Dataset section —
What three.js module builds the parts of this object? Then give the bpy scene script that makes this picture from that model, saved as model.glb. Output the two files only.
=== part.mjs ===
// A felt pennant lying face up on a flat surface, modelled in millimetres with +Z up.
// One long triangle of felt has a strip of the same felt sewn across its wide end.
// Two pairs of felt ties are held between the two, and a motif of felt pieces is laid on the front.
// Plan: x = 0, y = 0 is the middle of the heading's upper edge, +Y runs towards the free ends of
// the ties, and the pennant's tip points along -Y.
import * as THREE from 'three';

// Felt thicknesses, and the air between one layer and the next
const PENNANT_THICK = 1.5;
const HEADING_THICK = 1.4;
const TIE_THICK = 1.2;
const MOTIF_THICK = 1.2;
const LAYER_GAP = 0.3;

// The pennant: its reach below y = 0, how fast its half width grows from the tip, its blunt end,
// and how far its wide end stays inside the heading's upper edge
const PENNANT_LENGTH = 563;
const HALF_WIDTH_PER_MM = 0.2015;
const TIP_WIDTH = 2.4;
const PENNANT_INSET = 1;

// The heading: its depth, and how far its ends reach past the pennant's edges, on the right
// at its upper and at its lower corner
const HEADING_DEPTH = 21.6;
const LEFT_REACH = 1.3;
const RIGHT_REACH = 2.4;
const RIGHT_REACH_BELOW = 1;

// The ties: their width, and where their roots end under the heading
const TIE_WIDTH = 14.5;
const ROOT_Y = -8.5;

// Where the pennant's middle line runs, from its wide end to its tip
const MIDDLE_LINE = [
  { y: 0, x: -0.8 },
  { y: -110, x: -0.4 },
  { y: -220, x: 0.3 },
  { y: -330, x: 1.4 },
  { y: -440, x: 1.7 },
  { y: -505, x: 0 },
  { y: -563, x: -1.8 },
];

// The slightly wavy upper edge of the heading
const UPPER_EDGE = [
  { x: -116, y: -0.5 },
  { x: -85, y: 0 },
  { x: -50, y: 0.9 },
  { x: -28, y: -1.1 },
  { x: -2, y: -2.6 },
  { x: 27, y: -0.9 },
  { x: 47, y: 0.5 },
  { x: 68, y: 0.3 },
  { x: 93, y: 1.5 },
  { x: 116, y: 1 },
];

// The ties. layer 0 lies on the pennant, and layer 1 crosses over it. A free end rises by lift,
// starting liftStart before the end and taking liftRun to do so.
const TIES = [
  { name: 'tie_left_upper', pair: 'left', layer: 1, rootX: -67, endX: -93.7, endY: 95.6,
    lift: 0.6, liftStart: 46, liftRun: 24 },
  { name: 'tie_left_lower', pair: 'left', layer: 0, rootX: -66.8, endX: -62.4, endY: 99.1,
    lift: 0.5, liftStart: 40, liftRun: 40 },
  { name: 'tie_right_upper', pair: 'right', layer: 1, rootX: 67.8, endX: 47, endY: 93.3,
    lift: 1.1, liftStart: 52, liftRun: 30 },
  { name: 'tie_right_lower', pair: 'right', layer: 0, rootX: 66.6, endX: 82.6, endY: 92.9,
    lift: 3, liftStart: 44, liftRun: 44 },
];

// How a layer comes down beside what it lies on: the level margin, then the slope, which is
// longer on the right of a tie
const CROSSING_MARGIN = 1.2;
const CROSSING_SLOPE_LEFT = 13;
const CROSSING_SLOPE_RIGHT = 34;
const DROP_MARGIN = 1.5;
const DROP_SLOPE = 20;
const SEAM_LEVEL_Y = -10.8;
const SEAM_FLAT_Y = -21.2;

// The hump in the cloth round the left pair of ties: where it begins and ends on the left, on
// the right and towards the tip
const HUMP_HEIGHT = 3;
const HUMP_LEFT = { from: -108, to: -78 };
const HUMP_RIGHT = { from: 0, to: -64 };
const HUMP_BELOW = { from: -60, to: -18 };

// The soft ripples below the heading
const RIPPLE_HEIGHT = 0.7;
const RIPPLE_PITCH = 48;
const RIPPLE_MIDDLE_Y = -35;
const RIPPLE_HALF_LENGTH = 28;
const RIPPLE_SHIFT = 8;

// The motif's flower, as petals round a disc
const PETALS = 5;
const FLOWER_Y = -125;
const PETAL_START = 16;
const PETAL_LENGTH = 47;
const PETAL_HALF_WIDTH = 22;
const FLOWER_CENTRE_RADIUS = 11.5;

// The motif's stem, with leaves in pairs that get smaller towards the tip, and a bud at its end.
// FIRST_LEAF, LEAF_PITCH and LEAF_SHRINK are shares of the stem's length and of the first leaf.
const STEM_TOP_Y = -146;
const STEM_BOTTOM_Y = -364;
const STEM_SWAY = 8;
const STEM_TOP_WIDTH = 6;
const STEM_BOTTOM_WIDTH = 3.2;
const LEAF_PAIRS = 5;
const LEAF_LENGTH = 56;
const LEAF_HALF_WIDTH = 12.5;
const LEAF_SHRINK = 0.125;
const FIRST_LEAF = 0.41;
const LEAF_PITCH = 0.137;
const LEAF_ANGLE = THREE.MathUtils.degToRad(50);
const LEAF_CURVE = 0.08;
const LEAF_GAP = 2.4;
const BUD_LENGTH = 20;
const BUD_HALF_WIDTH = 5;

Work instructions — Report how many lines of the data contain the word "that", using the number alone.

Answer below — 2